Task prompt
Your task is to output the entries below word for word.

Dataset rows

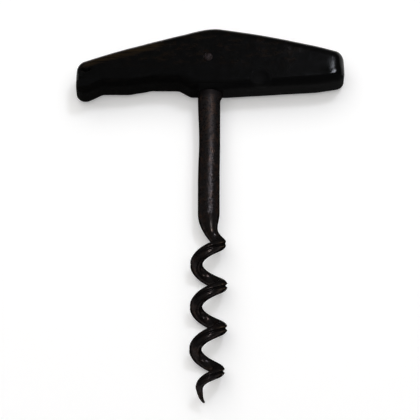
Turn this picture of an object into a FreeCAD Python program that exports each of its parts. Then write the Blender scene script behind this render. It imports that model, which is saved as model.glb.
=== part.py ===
# An old direct-pull corkscrew: a slab of black horn, an iron shank wound into a worm, and a cross pin.
# It lies on the flat back of its handle. X runs along the handle, Y from the point to the crown,
# and Z up from the surface that it lies on. All lengths are millimetres.
import FreeCAD
import Part
import Sketcher
import math
import os

# Driving sizes
# While the pieces are built, the shank's axis is the Y axis, and y is 0 where the shank enters the handle.
SIZES = [
    ("handle_left", 41.0, "shank axis to the handle's lower left corner"),
    ("handle_right", 41.75, "shank axis to the handle's lower right corner"),
    ("handle_thickness", 11.0, "flat back to flat front"),
    ("edge_rounding", 2.5, "rounding along the front and back edges"),
    ("crown_height", 20.3, "underside to the sharp crown, before it is rounded"),
    ("crown_right", 1.2, "crown's distance to the right of the shank axis"),
    ("crown_radius", 20.0, "rounding of the crown"),
    ("left_flank_radius", 330.0, "slow curve of the top, left of the crown"),
    ("right_flank_radius", 240.0, "slow curve of the top, right of the crown"),
    ("end_radius", 50.0, "slow curve of both end faces"),
    ("left_top", 8.0, "height of the left end's upper corner"),
    ("left_drop", 1.65, "how far the left end's lower corner hangs below the seat"),
    ("left_lean", 0.3, "how far the left end leans in at its upper corner"),
    ("right_top", 12.0, "height of the right end's upper corner"),
    ("right_rise", 3.2, "how far the right end's lower corner lies above the seat"),
    ("right_lean", 0.3, "how far the right end leans in at its upper corner"),
    ("toe_length", 9.6, "right end to the bend of the underside"),
    ("toe_rise", 1.75, "how far that bend lies above the seat"),
    ("upper_corner_radius", 3.4, "rounding of the two upper corners in plan"),
    ("lower_corner_radius", 2.6, "rounding of the two lower corners in plan"),
    ("seat_half", 5.6, "half the flat stretch of the underside round the shank"),
    ("lobe_length", 3.4, "left end to the start of the worn hollow"),
    ("hollow_entry", 4.5, "length of the hollow's left slope"),
    ("hollow_shelf", 7.6, "length of the hollow's shallow shelf"),
    ("hollow_climb", 8.2, "length from the shelf to the roof"),
    ("hollow_exit", 3.8, "length of the hollow's right slope"),
    ("shelf_depth", 0.75, "height of the shelf above the seat"),
    ("roof_depth", 2.05, "height of the hollow's roof above the seat"),
    ("hollow_radius", 3.0, "softening of the hollow's corners"),
    ("crater_right", 16.0, "crater's centre to the right of the shank axis"),
    ("crater_height", 2.8, "crater's centre above the seat"),
    ("crater_half_width", 3.6, "half width of the ball that the crater is part of"),
    ("crater_depth", 1.25, "depth of the crater below the front face"),
    ("chip_inset", 1.85, "chip's left hole from the handle's left end"),
    ("chip_spacing", 1.0, "step from each hole of the chip to the next"),
    ("chip_height", 5.55, "height of the chip's outer holes above the seat"),
    ("chip_fall", 0.65, "how much lower the chip's middle hole lies"),
    ("chip_radius", 0.65, "radius of each hole of the chip"),
    ("chip_depth", 1.6, "depth of the chip below the front face"),
    ("shank_top_radius", 3.39, "shank where it enters the handle"),
    ("shank_waist_radius", 3.19, "shank at its waist"),
    ("shank_low_radius", 3.27, "shank above the bend"),
    ("shank_length", 39.75, "seat to the start of the bend"),
    ("waist_drop", 15.85, "seat to the waist"),
    ("waist_reach", 13.0, "half the length of the waist"),
    ("waist_shift", 0.2, "how far the waist stands to the right"),
    ("tang_step", 0.2, "how much thinner the tang is than the shank"),
    ("tang_length", 15.0, "tang inside the handle"),
    ("tang_lead", 0.6, "bevel of the tang's end"),
    ("bore_clearance", 0.05, "gap round the tang"),
    ("bore_end_gap", 0.4, "gap past the tang's end"),
    ("bore_point", 1.4, "depth of the drill's cone past the bore"),
    ("bend_turn", 0.258, "turns that the bend takes before the first right tip"),
    ("bend_drop", 9.95, "start of the bend to the first right tip"),
    ("bend_lead", 61.2, "lead per turn as the bend starts"),
    ("bend_thinning", 0.15, "turns over which the shank thins to the wire"),
    ("wire_radius", 1.84, "wire of the worm"),
    ("worm_radius", 3.58, "worm's axis to the middle of the wire"),
    ("worm_swell", 0.27, "extra worm radius half way down"),
    ("worm_sway", 0.35, "sideways bow of the worm half way down"),
    ("worm_lean", 0.0074, "sideways lean of the worm per millimetre of drop"),
    ("worm_pitch", 13.54, "worm's lead per turn"),
    ("worm_turns", 3.7, "turns from the first right tip to the point"),
    ("point_turns", 0.46, "last turns, over which the worm closes in"),
    ("point_closing", 0.3, "turns in which the worm closes in"),
    ("point_offset", 1.89, "point's distance from the worm's axis"),
    ("point_radius", 0.26, "radius of the worn point"),
    ("taper_turns", 2.18, "last turns, over which the wire thins"),
    ("groove_width", 1.15, "width of the groove along the worm's outside"),
    ("groove_depth", 0.6, "depth of the groove"),
    ("groove_run_in", 0.35, "turns over which the groove starts"),
    ("pin_radius", 1.35, "cross pin"),
    ("pin_left", 0.3, "pin's distance to the left of the shank axis"),
    ("pin_height", 9.9, "pin's height above the seat"),
    ("pin_proud", 0.1, "how far the pin's shaft stands out of the front"),
    ("pin_dome", 0.2, "height of the pin's hammered dome"),
    ("pin_recess", 0.15, "how far the pin's back end lies below the back face"),
    ("pin_clearance", 0.05, "gap round the pin"),
]

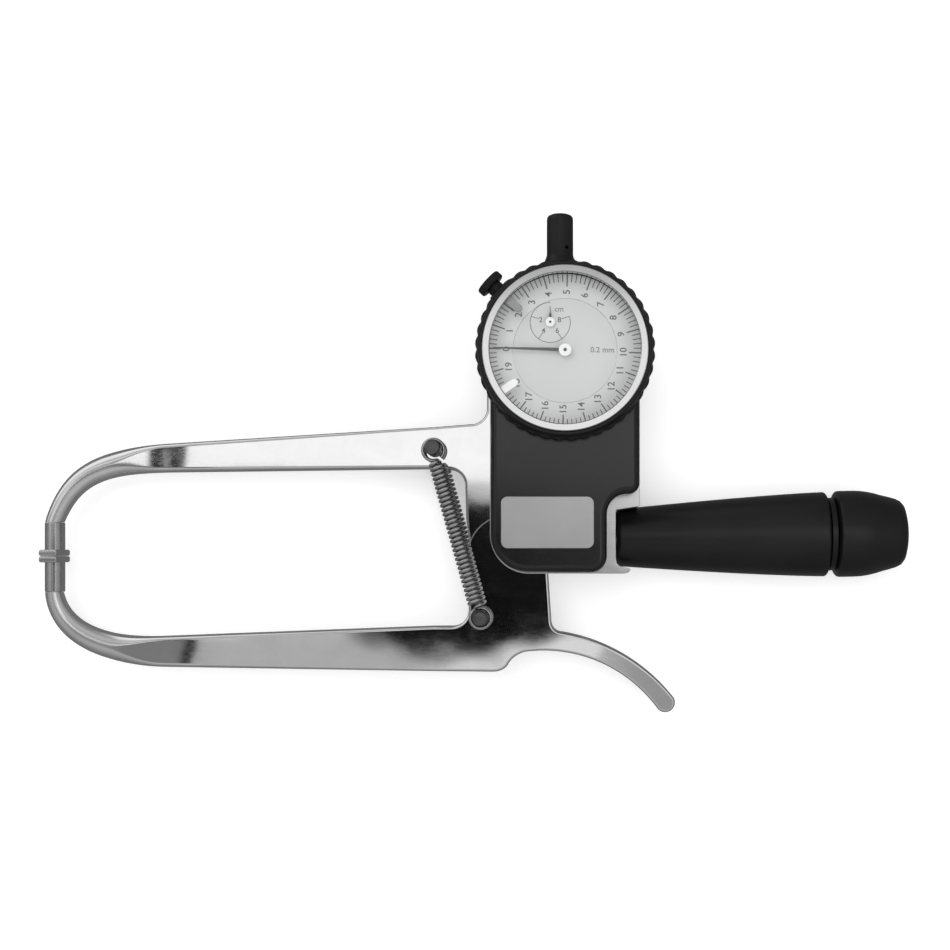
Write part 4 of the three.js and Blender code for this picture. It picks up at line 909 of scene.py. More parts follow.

The output
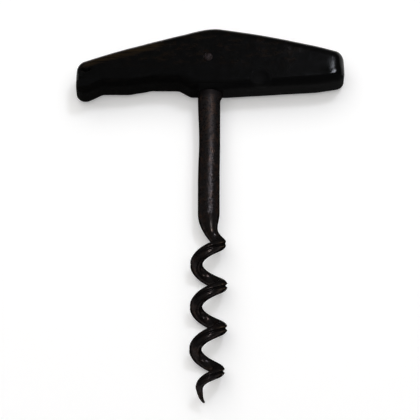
Turn this picture of an object into a FreeCAD Python program that exports each of its parts. Then write the Blender scene script behind this render. It imports that model, which is saved as model.glb.
=== part.py ===
# An old direct-pull corkscrew: a slab of black horn, an iron shank wound into a worm, and a cross pin.
# It lies on the flat back of its handle. X runs along the handle, Y from the point to the crown,
# and Z up from the surface that it lies on. All lengths are millimetres.
import FreeCAD
import Part
import Sketcher
import math
import os

# Driving sizes
# While the pieces are built, the shank's axis is the Y axis, and y is 0 where the shank enters the handle.
SIZES = [
    ("handle_left", 41.0, "shank axis to the handle's lower left corner"),
    ("handle_right", 41.75, "shank axis to the handle's lower right corner"),
    ("handle_thickness", 11.0, "flat back to flat front"),
    ("edge_rounding", 2.5, "rounding along the front and back edges"),
    ("crown_height", 20.3, "underside to the sharp crown, before it is rounded"),
    ("crown_right", 1.2, "crown's distance to the right of the shank axis"),
    ("crown_radius", 20.0, "rounding of the crown"),
    ("left_flank_radius", 330.0, "slow curve of the top, left of the crown"),
    ("right_flank_radius", 240.0, "slow curve of the top, right of the crown"),
    ("end_radius", 50.0, "slow curve of both end faces"),
    ("left_top", 8.0, "height of the left end's upper corner"),
    ("left_drop", 1.65, "how far the left end's lower corner hangs below the seat"),
    ("left_lean", 0.3, "how far the left end leans in at its upper corner"),
    ("right_top", 12.0, "height of the right end's upper corner"),
    ("right_rise", 3.2, "how far the right end's lower corner lies above the seat"),
    ("right_lean", 0.3, "how far the right end leans in at its upper corner"),
    ("toe_length", 9.6, "right end to the bend of the underside"),
    ("toe_rise", 1.75, "how far that bend lies above the seat"),
    ("upper_corner_radius", 3.4, "rounding of the two upper corners in plan"),
    ("lower_corner_radius", 2.6, "rounding of the two lower corners in plan"),
    ("seat_half", 5.6, "half the flat stretch of the underside round the shank"),
    ("lobe_length", 3.4, "left end to the start of the worn hollow"),
    ("hollow_entry", 4.5, "length of the hollow's left slope"),
    ("hollow_shelf", 7.6, "length of the hollow's shallow shelf"),
    ("hollow_climb", 8.2, "length from the shelf to the roof"),
    ("hollow_exit", 3.8, "length of the hollow's right slope"),
    ("shelf_depth", 0.75, "height of the shelf above the seat"),
    ("roof_depth", 2.05, "height of the hollow's roof above the seat"),
    ("hollow_radius", 3.0, "softening of the hollow's corners"),
    ("crater_right", 16.0, "crater's centre to the right of the shank axis"),
    ("crater_height", 2.8, "crater's centre above the seat"),
    ("crater_half_width", 3.6, "half width of the ball that the crater is part of"),
    ("crater_depth", 1.25, "depth of the crater below the front face"),
    ("chip_inset", 1.85, "chip's left hole from the handle's left end"),
    ("chip_spacing", 1.0, "step from each hole of the chip to the next"),
    ("chip_height", 5.55, "height of the chip's outer holes above the seat"),
    ("chip_fall", 0.65, "how much lower the chip's middle hole lies"),
    ("chip_radius", 0.65, "radius of each hole of the chip"),
    ("chip_depth", 1.6, "depth of the chip below the front face"),
    ("shank_top_radius", 3.39, "shank where it enters the handle"),
    ("shank_waist_radius", 3.19, "shank at its waist"),
    ("shank_low_radius", 3.27, "shank above the bend"),
    ("shank_length", 39.75, "seat to the start of the bend"),
    ("waist_drop", 15.85, "seat to the waist"),
    ("waist_reach", 13.0, "half the length of the waist"),
    ("waist_shift", 0.2, "how far the waist stands to the right"),
    ("tang_step", 0.2, "how much thinner the tang is than the shank"),
    ("tang_length", 15.0, "tang inside the handle"),
    ("tang_lead", 0.6, "bevel of the tang's end"),
    ("bore_clearance", 0.05, "gap round the tang"),
    ("bore_end_gap", 0.4, "gap past the tang's end"),
    ("bore_point", 1.4, "depth of the drill's cone past the bore"),
    ("bend_turn", 0.258, "turns that the bend takes before the first right tip"),
    ("bend_drop", 9.95, "start of the bend to the first right tip"),
    ("bend_lead", 61.2, "lead per turn as the bend starts"),
    ("bend_thinning", 0.15, "turns over which the shank thins to the wire"),
    ("wire_radius", 1.84, "wire of the worm"),
    ("worm_radius", 3.58, "worm's axis to the middle of the wire"),
    ("worm_swell", 0.27, "extra worm radius half way down"),
    ("worm_sway", 0.35, "sideways bow of the worm half way down"),
    ("worm_lean", 0.0074, "sideways lean of the worm per millimetre of drop"),
    ("worm_pitch", 13.54, "worm's lead per turn"),
    ("worm_turns", 3.7, "turns from the first right tip to the point"),
    ("point_turns", 0.46, "last turns, over which the worm closes in"),
    ("point_closing", 0.3, "turns in which the worm closes in"),
    ("point_offset", 1.89, "point's distance from the worm's axis"),
    ("point_radius", 0.26, "radius of the worn point"),
    ("taper_turns", 2.18, "last turns, over which the wire thins"),
    ("groove_width", 1.15, "width of the groove along the worm's outside"),
    ("groove_depth", 0.6, "depth of the groove"),
    ("groove_run_in", 0.35, "turns over which the groove starts"),
    ("pin_radius", 1.35, "cross pin"),
    ("pin_left", 0.3, "pin's distance to the left of the shank axis"),
    ("pin_height", 9.9, "pin's height above the seat"),
    ("pin_proud", 0.1, "how far the pin's shaft stands out of the front"),
    ("pin_dome", 0.2, "height of the pin's hammered dome"),
    ("pin_recess", 0.15, "how far the pin's back end lies below the back face"),
    ("pin_clearance", 0.05, "gap round the pin"),
]

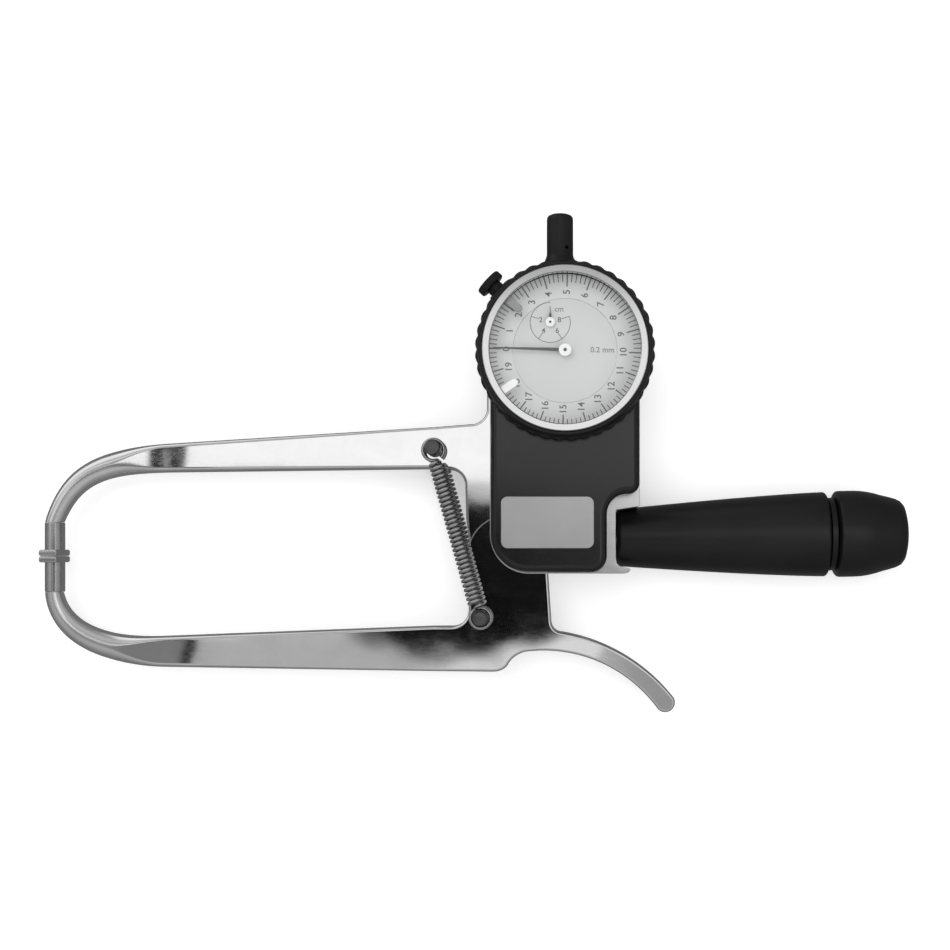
Write part 4 of the three.js and Blender code for this picture. It picks up at line 909 of scene.py. More parts follow.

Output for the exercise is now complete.